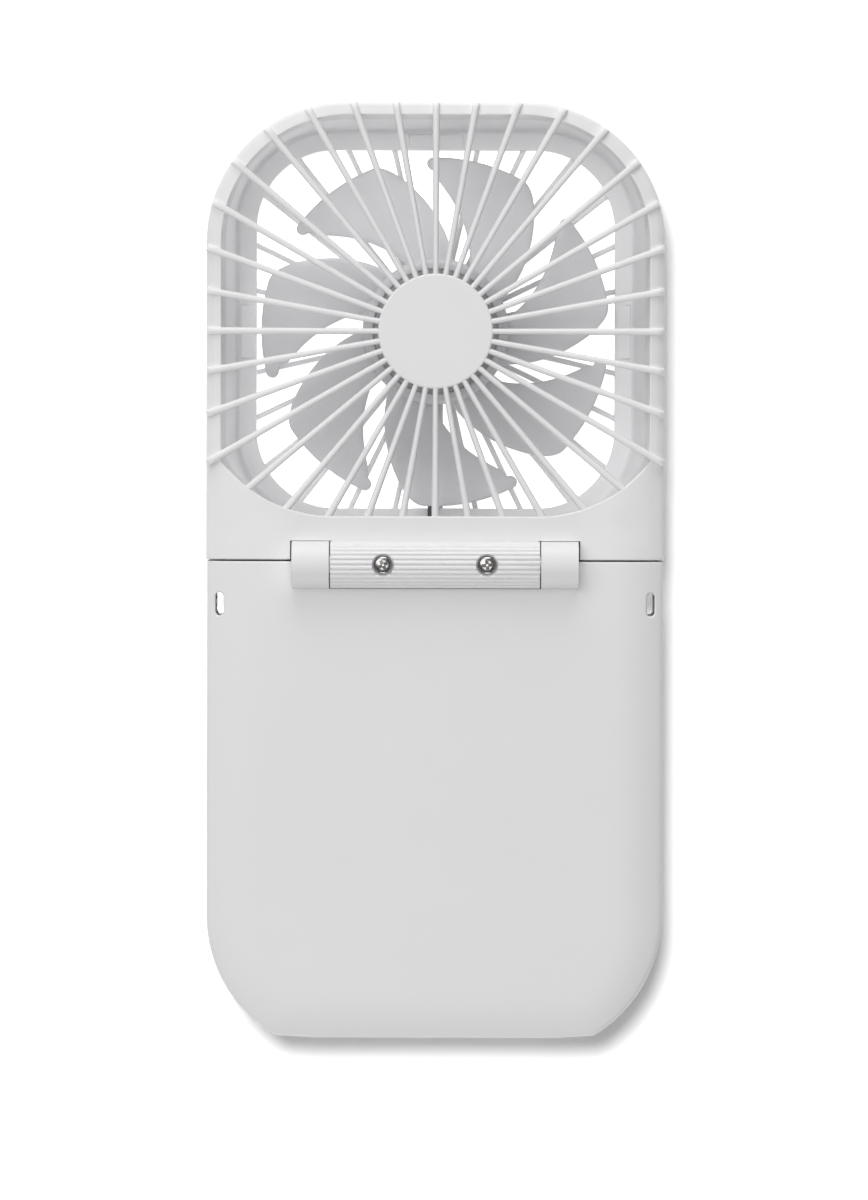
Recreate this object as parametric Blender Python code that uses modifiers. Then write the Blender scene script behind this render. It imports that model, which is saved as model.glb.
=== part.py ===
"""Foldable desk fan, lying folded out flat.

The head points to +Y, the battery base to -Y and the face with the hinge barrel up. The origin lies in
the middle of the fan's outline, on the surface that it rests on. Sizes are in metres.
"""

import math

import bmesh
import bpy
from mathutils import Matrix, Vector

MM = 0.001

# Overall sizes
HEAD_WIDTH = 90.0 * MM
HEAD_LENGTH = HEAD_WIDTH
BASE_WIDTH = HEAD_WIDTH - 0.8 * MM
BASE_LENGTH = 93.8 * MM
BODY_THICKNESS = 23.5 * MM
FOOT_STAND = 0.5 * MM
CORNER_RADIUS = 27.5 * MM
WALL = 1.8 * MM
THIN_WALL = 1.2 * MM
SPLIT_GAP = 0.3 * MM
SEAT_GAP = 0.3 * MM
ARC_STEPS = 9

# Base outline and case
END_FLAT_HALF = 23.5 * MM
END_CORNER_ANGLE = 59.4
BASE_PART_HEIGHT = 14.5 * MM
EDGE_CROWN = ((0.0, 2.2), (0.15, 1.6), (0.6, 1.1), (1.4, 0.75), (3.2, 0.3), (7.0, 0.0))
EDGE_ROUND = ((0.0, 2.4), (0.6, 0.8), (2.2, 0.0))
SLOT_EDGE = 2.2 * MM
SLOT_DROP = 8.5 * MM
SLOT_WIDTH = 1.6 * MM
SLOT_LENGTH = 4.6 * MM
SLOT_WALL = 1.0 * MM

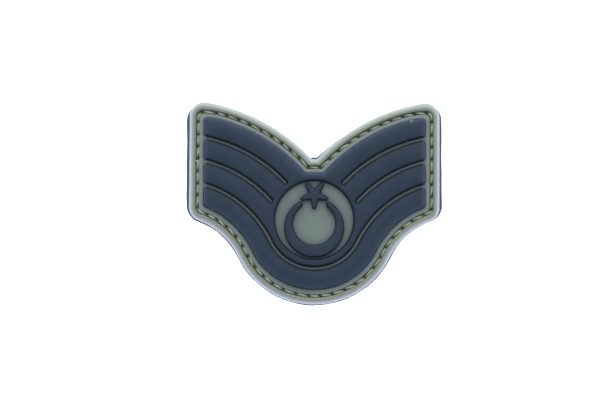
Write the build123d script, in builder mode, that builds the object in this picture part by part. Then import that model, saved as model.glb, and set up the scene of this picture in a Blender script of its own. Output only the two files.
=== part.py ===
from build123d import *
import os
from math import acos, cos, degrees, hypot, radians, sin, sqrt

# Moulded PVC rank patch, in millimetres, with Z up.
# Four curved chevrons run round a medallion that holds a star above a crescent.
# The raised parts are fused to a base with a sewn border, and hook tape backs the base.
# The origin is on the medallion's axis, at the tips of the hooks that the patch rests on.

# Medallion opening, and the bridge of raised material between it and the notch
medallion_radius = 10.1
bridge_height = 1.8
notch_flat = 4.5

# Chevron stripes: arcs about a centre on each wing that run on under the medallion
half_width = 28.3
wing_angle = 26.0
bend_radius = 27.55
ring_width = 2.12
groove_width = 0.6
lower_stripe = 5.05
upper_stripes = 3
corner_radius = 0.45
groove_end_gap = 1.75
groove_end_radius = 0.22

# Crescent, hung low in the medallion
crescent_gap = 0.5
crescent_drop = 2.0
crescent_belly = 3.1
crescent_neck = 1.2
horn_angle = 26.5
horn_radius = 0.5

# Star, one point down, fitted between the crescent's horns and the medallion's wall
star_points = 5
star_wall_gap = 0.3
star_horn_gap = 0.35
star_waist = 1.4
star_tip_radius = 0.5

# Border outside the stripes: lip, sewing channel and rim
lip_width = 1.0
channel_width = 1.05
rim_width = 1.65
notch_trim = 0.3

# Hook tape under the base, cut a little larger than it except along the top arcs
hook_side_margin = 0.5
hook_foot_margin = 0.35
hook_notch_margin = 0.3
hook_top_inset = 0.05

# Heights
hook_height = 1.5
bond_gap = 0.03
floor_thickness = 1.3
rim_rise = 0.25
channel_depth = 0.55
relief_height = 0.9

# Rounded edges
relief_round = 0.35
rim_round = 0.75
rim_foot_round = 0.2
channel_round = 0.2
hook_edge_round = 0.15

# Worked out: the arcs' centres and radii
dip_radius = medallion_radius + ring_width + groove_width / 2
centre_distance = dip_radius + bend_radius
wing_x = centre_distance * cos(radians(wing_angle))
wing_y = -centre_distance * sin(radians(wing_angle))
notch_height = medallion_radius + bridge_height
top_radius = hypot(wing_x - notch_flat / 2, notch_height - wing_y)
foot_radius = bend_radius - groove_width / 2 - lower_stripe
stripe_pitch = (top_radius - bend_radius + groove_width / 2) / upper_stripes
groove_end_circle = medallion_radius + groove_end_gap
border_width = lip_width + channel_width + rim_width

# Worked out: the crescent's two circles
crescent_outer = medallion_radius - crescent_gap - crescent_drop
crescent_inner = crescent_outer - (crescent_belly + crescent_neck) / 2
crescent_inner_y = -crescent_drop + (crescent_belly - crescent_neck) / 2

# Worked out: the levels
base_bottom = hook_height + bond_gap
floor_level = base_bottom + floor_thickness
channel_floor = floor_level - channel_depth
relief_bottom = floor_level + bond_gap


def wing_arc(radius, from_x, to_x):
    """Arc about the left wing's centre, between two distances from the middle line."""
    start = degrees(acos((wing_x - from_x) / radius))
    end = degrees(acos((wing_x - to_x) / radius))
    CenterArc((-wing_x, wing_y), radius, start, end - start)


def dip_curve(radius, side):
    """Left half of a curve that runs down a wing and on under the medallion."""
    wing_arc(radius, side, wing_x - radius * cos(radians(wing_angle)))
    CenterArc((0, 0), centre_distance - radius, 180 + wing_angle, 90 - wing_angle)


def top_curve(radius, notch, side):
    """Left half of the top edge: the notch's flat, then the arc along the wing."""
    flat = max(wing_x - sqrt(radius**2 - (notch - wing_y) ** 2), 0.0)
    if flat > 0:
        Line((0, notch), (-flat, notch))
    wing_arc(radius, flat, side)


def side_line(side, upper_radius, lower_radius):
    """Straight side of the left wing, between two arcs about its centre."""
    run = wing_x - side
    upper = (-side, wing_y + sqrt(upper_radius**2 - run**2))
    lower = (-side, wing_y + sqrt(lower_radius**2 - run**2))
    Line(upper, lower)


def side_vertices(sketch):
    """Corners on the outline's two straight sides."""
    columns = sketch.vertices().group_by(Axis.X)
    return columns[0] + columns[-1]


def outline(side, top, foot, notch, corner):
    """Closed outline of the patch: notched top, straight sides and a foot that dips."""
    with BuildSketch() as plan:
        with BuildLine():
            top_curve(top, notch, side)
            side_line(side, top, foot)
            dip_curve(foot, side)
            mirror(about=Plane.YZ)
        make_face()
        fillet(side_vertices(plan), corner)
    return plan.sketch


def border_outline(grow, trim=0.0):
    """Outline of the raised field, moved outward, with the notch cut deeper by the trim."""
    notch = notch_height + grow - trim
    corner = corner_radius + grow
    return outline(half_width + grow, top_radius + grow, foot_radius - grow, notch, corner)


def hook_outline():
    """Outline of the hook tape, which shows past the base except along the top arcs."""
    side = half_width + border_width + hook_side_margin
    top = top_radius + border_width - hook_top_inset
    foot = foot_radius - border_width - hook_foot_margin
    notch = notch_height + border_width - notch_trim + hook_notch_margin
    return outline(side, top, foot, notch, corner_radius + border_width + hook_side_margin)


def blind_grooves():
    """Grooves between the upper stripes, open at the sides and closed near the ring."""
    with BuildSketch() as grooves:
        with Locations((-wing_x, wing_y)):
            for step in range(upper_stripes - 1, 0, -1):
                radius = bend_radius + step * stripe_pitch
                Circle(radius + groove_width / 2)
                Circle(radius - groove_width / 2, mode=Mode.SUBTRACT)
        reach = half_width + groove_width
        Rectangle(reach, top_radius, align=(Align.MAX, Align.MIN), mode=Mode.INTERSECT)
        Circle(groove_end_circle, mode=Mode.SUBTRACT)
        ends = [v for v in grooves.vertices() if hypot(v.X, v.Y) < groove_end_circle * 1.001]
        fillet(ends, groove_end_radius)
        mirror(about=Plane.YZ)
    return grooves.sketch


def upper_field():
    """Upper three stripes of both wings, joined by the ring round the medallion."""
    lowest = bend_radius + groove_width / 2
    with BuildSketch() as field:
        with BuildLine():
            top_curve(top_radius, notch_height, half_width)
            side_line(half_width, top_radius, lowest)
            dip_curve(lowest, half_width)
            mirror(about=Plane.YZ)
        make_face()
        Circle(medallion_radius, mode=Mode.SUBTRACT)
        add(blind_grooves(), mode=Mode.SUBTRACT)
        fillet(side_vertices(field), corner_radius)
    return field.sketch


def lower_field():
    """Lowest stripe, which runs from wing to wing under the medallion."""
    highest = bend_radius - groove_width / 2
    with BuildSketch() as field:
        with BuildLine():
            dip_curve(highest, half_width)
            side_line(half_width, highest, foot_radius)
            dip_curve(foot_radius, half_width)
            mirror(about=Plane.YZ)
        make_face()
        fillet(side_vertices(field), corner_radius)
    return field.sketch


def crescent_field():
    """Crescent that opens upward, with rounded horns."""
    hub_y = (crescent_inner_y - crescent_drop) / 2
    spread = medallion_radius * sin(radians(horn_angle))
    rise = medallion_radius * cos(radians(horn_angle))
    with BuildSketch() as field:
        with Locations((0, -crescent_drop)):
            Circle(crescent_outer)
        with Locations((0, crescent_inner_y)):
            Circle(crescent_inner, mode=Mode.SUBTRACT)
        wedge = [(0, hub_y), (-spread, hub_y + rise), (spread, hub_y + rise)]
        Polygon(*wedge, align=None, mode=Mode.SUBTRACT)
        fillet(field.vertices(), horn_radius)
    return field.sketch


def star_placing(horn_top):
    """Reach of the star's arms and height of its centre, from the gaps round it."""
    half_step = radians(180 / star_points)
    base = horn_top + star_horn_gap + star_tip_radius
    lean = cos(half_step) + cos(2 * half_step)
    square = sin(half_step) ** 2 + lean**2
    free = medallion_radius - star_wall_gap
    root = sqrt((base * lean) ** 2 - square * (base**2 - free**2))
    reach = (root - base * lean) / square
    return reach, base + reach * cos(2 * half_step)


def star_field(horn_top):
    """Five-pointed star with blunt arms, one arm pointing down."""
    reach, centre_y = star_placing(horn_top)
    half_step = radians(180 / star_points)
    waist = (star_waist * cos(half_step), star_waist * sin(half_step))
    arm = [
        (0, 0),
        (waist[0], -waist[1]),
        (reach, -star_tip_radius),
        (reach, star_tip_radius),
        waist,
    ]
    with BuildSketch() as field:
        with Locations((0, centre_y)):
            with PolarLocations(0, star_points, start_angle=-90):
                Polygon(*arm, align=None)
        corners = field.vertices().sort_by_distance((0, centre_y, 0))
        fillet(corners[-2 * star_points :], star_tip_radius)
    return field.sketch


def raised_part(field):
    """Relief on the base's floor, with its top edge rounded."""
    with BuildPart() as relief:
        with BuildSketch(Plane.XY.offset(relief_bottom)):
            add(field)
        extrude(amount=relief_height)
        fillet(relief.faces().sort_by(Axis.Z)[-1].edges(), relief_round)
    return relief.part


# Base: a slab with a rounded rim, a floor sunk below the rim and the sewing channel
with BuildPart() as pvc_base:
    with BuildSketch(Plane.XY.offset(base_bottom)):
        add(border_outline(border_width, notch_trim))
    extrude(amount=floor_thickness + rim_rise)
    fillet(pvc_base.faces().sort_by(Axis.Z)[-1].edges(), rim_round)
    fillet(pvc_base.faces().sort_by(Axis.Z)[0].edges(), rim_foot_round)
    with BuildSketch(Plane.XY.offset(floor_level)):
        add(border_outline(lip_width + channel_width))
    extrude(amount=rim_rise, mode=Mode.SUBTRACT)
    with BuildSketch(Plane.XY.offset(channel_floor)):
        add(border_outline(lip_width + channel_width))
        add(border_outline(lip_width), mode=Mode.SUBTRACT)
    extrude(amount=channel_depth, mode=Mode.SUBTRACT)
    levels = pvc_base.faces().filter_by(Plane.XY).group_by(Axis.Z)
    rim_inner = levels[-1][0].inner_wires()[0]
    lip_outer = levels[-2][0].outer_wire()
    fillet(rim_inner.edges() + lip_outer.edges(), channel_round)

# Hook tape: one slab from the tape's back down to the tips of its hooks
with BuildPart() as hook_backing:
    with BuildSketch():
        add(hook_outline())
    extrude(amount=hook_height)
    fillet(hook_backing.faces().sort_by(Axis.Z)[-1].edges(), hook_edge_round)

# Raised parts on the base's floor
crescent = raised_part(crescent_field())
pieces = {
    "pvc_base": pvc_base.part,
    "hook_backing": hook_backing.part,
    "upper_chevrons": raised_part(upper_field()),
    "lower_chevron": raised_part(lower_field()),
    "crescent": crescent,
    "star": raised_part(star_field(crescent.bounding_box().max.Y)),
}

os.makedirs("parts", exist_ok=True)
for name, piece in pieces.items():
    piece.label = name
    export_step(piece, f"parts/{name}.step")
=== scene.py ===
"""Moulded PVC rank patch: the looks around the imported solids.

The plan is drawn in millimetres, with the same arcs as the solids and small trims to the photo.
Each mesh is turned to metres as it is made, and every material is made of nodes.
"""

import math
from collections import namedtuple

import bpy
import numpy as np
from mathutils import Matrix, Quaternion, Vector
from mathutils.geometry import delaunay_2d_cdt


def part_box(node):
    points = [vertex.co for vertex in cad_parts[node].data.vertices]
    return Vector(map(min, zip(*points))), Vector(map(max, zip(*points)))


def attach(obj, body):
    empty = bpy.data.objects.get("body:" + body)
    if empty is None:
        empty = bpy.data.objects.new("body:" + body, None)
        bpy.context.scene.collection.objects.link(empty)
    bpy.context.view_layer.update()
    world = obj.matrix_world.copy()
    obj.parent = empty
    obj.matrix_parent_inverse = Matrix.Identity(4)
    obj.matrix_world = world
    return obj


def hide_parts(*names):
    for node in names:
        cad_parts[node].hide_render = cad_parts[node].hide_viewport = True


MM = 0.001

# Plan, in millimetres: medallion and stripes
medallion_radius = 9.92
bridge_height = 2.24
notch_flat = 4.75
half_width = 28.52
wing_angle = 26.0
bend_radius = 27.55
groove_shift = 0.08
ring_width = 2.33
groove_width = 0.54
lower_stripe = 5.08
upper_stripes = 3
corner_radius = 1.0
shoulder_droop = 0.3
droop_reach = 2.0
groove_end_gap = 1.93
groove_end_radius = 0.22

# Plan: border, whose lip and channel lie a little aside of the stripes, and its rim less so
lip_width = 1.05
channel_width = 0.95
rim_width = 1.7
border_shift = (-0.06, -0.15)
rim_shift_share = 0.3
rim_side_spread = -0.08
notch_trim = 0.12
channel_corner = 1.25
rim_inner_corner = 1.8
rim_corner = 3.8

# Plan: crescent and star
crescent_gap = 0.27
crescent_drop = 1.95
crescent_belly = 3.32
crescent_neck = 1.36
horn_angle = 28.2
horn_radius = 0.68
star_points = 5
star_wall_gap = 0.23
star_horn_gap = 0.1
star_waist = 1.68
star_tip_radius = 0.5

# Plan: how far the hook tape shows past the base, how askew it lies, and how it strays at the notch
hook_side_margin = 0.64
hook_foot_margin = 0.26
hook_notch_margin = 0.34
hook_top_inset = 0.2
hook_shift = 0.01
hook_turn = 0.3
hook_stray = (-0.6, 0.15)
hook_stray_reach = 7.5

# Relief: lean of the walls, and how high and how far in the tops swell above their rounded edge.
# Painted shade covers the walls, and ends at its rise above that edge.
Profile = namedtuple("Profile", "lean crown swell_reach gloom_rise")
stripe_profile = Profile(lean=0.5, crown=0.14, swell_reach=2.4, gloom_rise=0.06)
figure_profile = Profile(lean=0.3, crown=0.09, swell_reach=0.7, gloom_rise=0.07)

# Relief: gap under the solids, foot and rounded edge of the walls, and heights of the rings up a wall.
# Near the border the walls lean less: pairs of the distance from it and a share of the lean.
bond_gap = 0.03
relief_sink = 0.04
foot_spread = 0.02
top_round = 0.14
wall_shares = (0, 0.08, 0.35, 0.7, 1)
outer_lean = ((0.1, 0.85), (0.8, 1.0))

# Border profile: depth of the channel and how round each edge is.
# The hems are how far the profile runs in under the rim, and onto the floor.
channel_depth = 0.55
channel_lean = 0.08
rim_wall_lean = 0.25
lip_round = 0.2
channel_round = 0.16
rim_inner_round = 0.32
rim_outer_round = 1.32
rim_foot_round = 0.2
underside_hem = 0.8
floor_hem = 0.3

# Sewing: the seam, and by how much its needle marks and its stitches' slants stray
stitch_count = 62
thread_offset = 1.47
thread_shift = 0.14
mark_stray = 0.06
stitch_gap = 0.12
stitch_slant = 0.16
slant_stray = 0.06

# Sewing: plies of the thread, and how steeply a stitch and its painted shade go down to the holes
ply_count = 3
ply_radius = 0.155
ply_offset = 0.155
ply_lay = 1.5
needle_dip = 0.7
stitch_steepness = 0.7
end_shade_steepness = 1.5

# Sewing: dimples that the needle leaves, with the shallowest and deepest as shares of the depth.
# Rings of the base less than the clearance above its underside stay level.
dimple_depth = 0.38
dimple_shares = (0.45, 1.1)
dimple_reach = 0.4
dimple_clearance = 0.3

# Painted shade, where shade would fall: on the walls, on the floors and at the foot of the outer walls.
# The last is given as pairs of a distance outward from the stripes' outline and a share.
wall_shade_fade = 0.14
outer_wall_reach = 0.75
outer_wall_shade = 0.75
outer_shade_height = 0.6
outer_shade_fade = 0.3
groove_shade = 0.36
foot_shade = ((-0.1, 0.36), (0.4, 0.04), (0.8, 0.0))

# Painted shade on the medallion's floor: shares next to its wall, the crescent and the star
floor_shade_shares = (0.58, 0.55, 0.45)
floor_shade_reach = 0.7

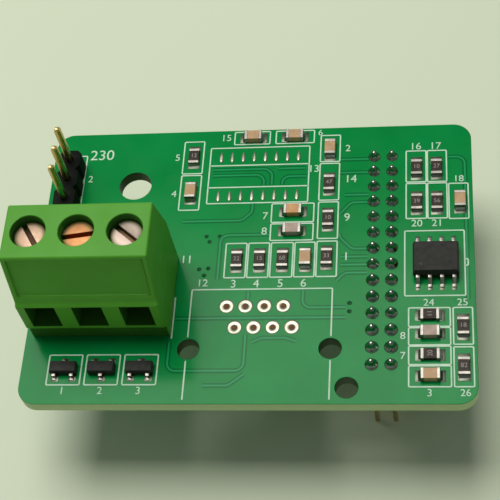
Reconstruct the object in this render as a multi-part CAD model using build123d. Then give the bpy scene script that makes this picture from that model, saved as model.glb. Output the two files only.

━━━

• **DO THIS**
Up to and including the line with "folded out flat.", repeat the data exactly, starting from its first line; nothing else belongs in the response.

• **ANSWER FOR THIS EXERCISE**
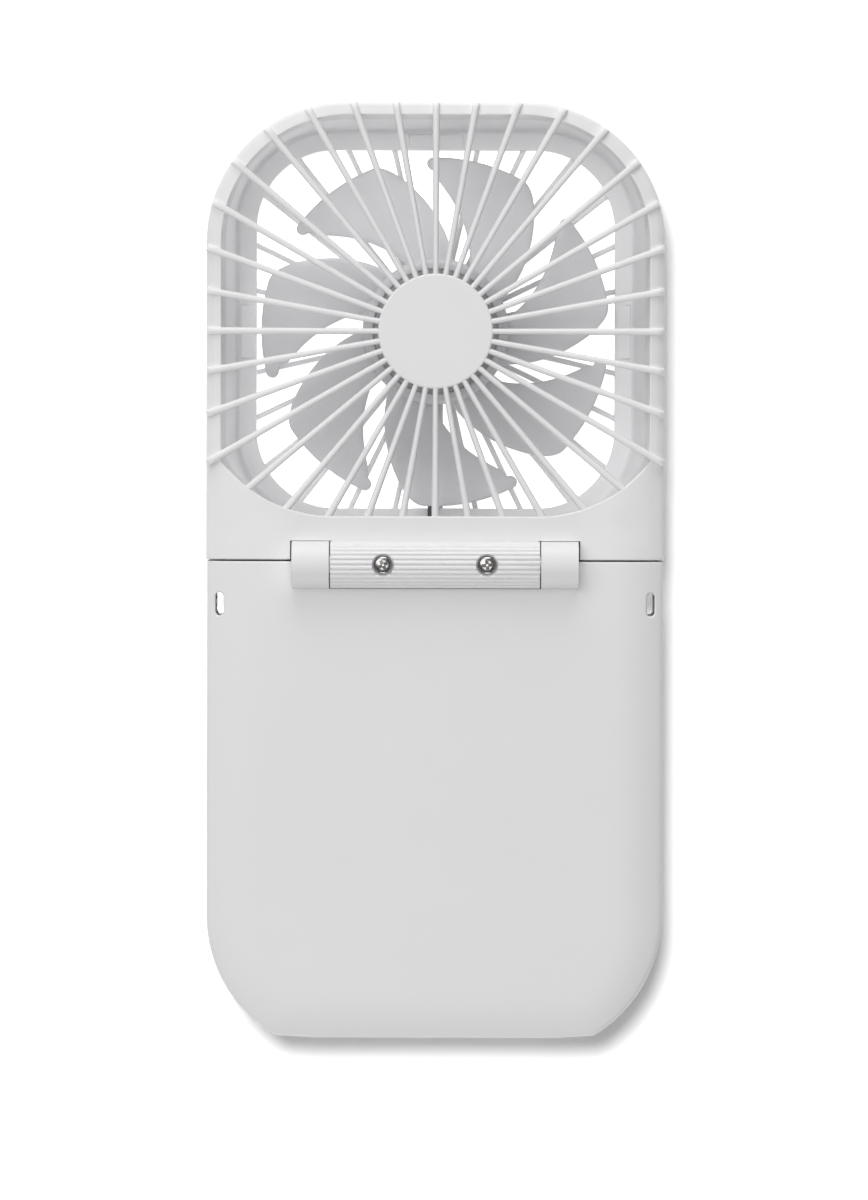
Recreate this object as parametric Blender Python code that uses modifiers. Then write the Blender scene script behind this render. It imports that model, which is saved as model.glb.
=== part.py ===
"""Foldable desk fan, lying folded out flat.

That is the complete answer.